* Dataset extract
*-*-*
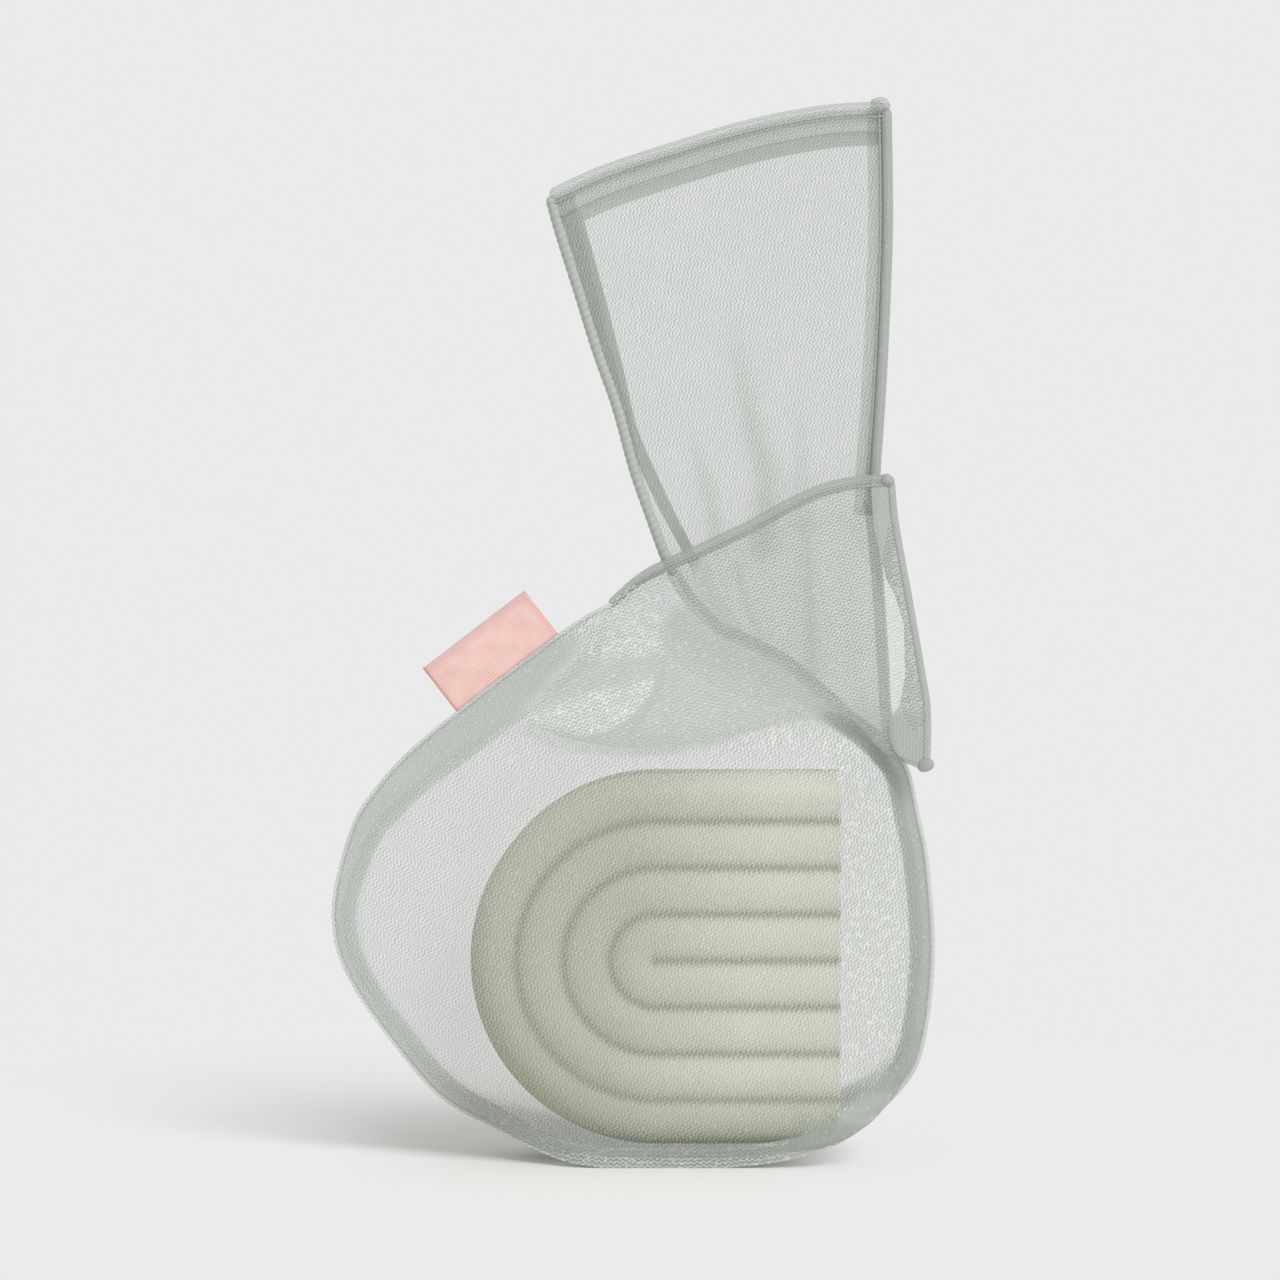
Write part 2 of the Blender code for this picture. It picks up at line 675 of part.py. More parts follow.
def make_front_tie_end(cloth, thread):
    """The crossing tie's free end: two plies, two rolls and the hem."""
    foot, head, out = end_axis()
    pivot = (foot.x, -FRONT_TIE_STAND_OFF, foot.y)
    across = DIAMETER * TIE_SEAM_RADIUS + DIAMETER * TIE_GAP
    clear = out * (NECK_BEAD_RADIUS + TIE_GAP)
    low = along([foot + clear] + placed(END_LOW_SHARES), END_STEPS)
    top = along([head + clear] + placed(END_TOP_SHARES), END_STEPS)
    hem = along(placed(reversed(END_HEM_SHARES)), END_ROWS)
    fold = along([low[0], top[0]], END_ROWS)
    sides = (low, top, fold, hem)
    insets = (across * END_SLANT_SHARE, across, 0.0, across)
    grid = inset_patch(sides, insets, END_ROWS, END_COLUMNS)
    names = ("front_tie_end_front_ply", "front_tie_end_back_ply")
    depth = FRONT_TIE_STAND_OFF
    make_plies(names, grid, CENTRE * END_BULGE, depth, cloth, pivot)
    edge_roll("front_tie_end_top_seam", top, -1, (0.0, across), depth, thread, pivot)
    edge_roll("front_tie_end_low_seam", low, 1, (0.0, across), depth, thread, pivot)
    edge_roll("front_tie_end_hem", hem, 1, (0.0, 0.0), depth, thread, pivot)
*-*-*
* Written problem
Write the whole listing out again. Keep every line exactly as it is.

* The reply
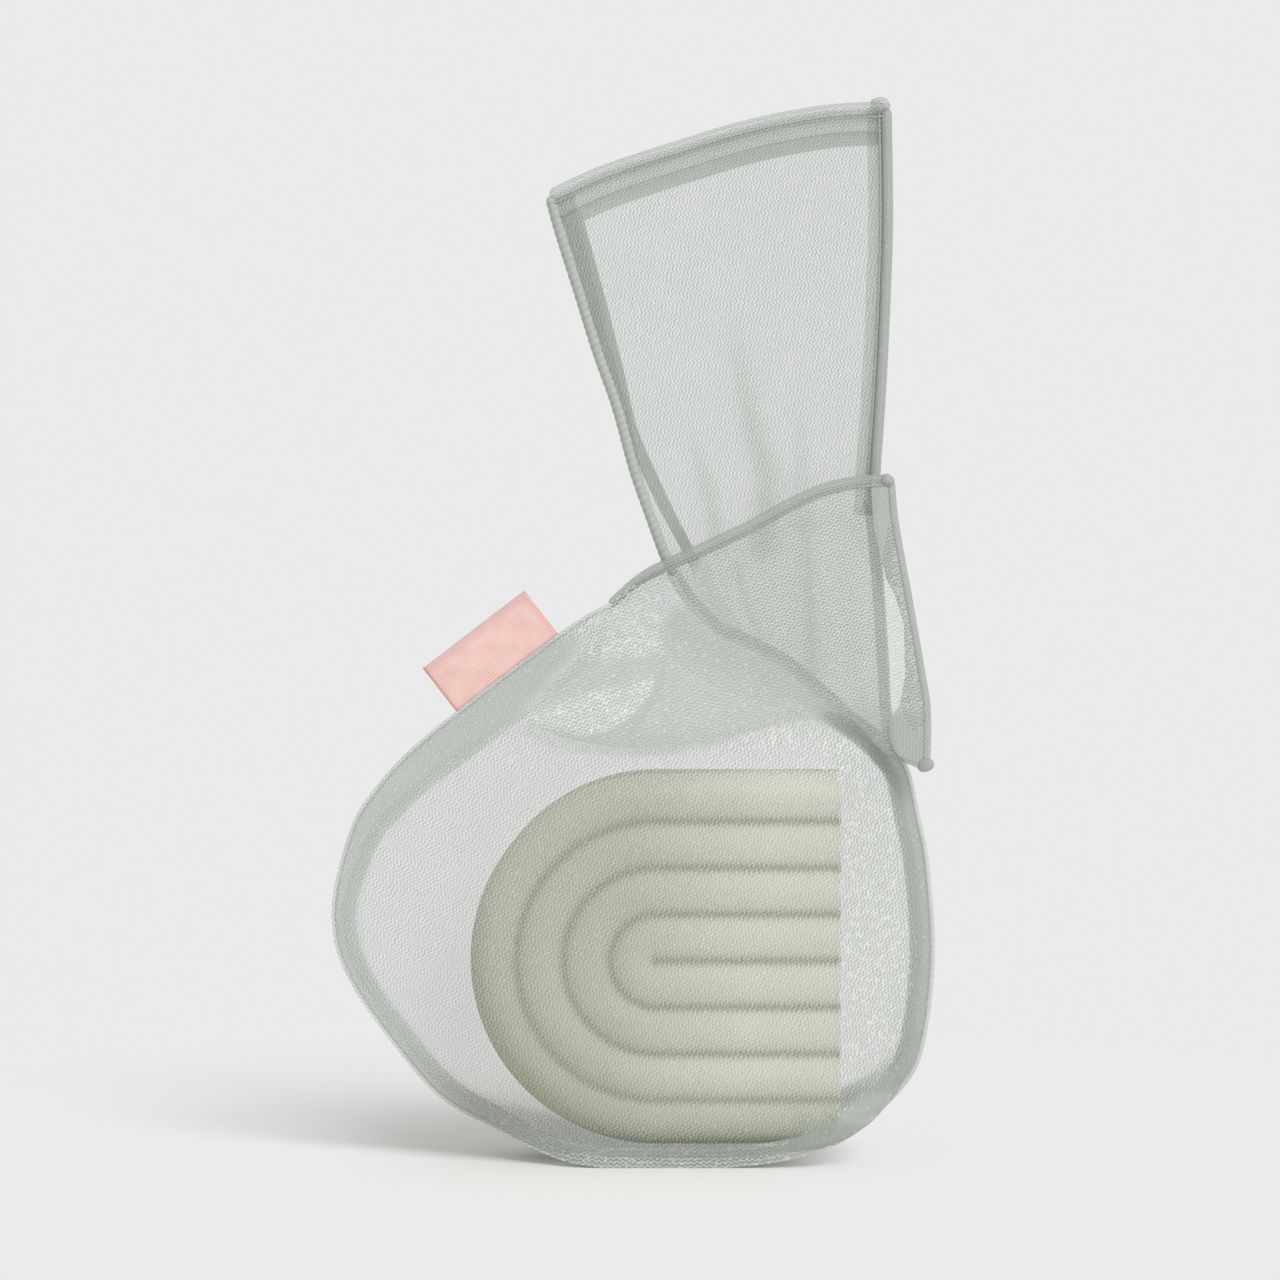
Write part 2 of the Blender code for this picture. It picks up at line 675 of part.py. More parts follow.
def make_front_tie_end(cloth, thread):
    """The crossing tie's free end: two plies, two rolls and the hem."""
    foot, head, out = end_axis()
    pivot = (foot.x, -FRONT_TIE_STAND_OFF, foot.y)
    across = DIAMETER * TIE_SEAM_RADIUS + DIAMETER * TIE_GAP
    clear = out * (NECK_BEAD_RADIUS + TIE_GAP)
    low = along([foot + clear] + placed(END_LOW_SHARES), END_STEPS)
    top = along([head + clear] + placed(END_TOP_SHARES), END_STEPS)
    hem = along(placed(reversed(END_HEM_SHARES)), END_ROWS)
    fold = along([low[0], top[0]], END_ROWS)
    sides = (low, top, fold, hem)
    insets = (across * END_SLANT_SHARE, across, 0.0, across)
    grid = inset_patch(sides, insets, END_ROWS, END_COLUMNS)
    names = ("front_tie_end_front_ply", "front_tie_end_back_ply")
    depth = FRONT_TIE_STAND_OFF
    make_plies(names, grid, CENTRE * END_BULGE, depth, cloth, pivot)
    edge_roll("front_tie_end_top_seam", top, -1, (0.0, across), depth, thread, pivot)
    edge_roll("front_tie_end_low_seam", low, 1, (0.0, across), depth, thread, pivot)
    edge_roll("front_tie_end_hem", hem, 1, (0.0, 0.0), depth, thread, pivot)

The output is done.